Having witnessed more than a couple knock-down, drag-out scuffles between various factions of the ostensible “liberty movement” over the last few days and weeks and months, it’s not really surprising to me when people disagree. One of the best–and most entertaining–ones occurred on Facebook (Where else?) just a few weeks ago. One side suggested that “Amerika is a police state!” They provided examples and context. The other side responded with, “C’mon! No one was jailed for calling the POTUS an idiot this week, right?” That’s also a pretty solid point. And, as is true of most of these debates, debates that balance on a sliver of disagreement between two tiny factions of what is itself a very small faction in the U.S. political landscape, both sides are somewhat correct.
There is little doubt that the current U.S. populace is accepting of and subject to infringements of liberty that would have likely had the so-called Founding Fathers reaching for ammunition.

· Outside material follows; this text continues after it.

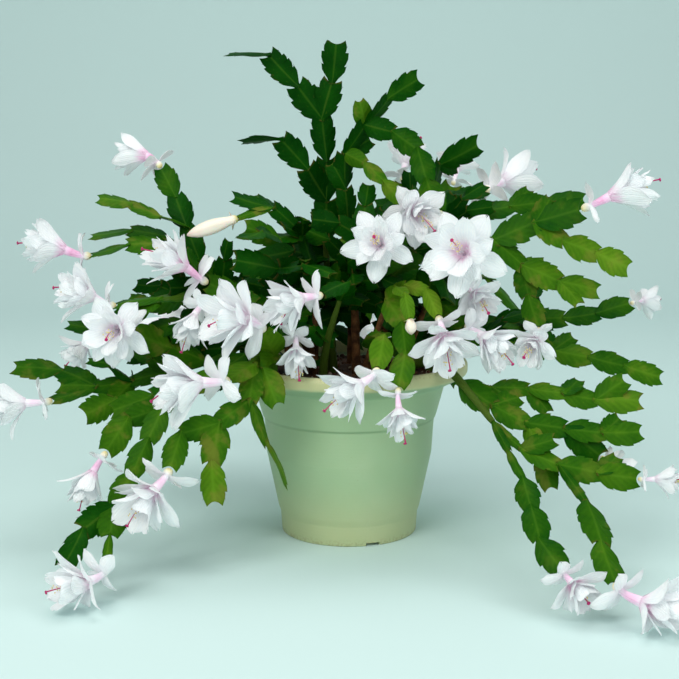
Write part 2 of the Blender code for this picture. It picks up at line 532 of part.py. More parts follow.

There is also little doubt that no one in the U.S. will have to escape to another country for calling their Congressmen an idiot. (That this is relatively commonplace in other countries was brought home to me when I caught a ride recently with an immigrant from The Congo.)
So a little perspective can go a long way.
All that said, when I see stories like this one, wherein “a coalition of upstate New York universities and defense contractors has submitted a bid to become a federally designated testing and research site for the integration of unmanned aircraft systems, or UAS, into domestic airspace” I get that tingly feeling along the hairs on the back of my neck. Didn’t I recently read that the President’s first drone strike killed innocent civilians? (According to one news source, “The first strike in Yemen ordered by the Obama administration, in December 2009, was by all accounts a disaster.”) And yet, the drone program is accelerating, not abating.
Just the other day, we got our answer on the question of domestic use of drones. Says the article, “John Brennan, the nominee to be head of the CIA, didn’t rule out the use of unmanned drones in the U.S. when quizzed about the matter, a response that alarmed rights groups and civil libertarians.” Of course he didn’t rule it out. What shocks me is that people seem to genuinely believe that a government which deploys unmanned, remote-controlled devices that kill innocent men, women, and children in Yemen or Pakistan will somehow think, “Nope! That’s immoral…” when faced with the same option in the U.S. Innocent men, women, and children are killed in drone strikes so routinely that one wonders who the actual targets really are, or what purpose the program really has. Seriously, if you kill the people you claim to be protecting with each attempt to protect them, wouldn’t your methodology or your motives come into question at some point? How the psychotic megalomanics who control the U.S. war machine treat the brown people in the Middle East is exactly analogous to how they’ll (eventually) treat the folks here. It’s simply a matter of when, not if. And frankly, if we continue to let these bastards kill whoever they want overseas, we probably deserve it.
Rather than draw any further conclusions at this point–or further illustrate the height of my blood pressure–I’ll just end with the text of one of my recent tweets, somewhat modified…
“The skies of Yemen, coming soon to the U.S!”